━━━━━ RECORDED DATA ━━━━━
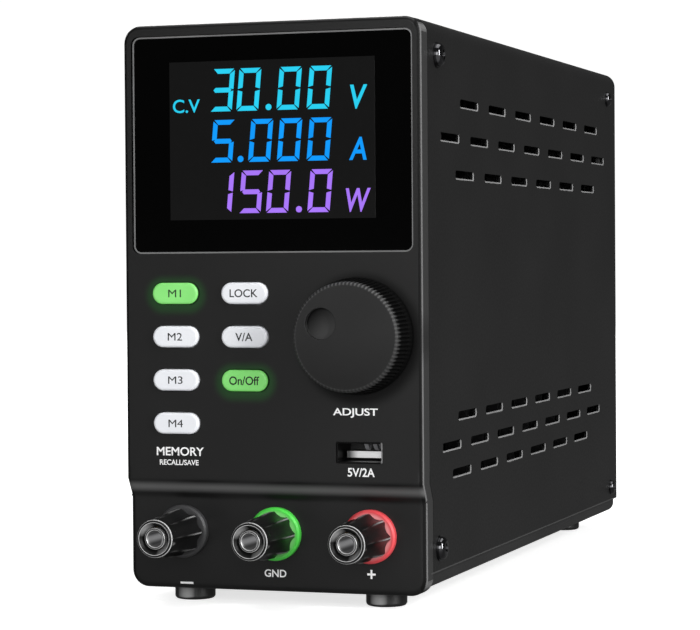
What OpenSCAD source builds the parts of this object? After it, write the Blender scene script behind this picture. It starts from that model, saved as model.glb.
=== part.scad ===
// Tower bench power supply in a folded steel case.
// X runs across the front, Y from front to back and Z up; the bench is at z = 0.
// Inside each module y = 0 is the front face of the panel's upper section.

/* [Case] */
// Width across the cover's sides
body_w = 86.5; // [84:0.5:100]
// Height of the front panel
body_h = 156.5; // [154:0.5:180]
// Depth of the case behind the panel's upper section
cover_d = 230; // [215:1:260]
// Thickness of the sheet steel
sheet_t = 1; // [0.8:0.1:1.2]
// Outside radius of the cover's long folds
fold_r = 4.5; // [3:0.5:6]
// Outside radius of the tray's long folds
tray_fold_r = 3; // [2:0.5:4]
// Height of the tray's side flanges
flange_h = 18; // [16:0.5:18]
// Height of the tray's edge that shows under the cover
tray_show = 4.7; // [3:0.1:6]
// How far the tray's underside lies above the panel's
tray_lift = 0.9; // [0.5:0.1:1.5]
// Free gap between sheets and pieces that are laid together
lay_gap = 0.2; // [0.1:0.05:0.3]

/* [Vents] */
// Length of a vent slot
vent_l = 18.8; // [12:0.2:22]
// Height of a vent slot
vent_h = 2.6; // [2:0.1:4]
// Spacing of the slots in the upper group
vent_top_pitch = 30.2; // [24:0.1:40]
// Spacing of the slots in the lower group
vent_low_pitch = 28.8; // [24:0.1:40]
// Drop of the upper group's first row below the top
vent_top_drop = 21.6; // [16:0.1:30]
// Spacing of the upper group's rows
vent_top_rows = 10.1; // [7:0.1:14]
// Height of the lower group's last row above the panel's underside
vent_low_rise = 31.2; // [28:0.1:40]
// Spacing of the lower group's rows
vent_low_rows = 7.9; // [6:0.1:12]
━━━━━
TASK INSTRUCTIONS: Reproduce, please, the lines of the material from its first line down to the line containing "lay_gap = 0.2; // [0.1:0.05:0.3]", keeping both ends and nothing beyond them.

RESULT OF THIS EXERCISE:
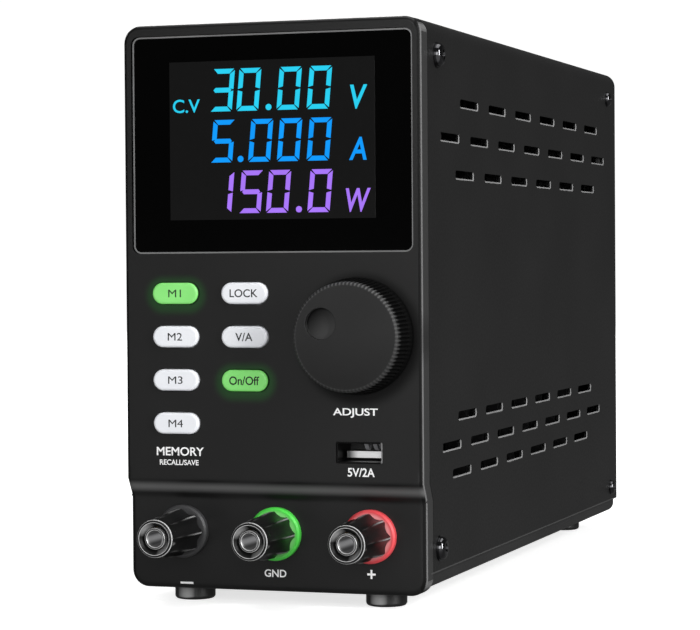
What OpenSCAD source builds the parts of this object? After it, write the Blender scene script behind this picture. It starts from that model, saved as model.glb.
=== part.scad ===
// Tower bench power supply in a folded steel case.
// X runs across the front, Y from front to back and Z up; the bench is at z = 0.
// Inside each module y = 0 is the front face of the panel's upper section.

/* [Case] */
// Width across the cover's sides
body_w = 86.5; // [84:0.5:100]
// Height of the front panel
body_h = 156.5; // [154:0.5:180]
// Depth of the case behind the panel's upper section
cover_d = 230; // [215:1:260]
// Thickness of the sheet steel
sheet_t = 1; // [0.8:0.1:1.2]
// Outside radius of the cover's long folds
fold_r = 4.5; // [3:0.5:6]
// Outside radius of the tray's long folds
tray_fold_r = 3; // [2:0.5:4]
// Height of the tray's side flanges
flange_h = 18; // [16:0.5:18]
// Height of the tray's edge that shows under the cover
tray_show = 4.7; // [3:0.1:6]
// How far the tray's underside lies above the panel's
tray_lift = 0.9; // [0.5:0.1:1.5]
// Free gap between sheets and pieces that are laid together
lay_gap = 0.2; // [0.1:0.05:0.3]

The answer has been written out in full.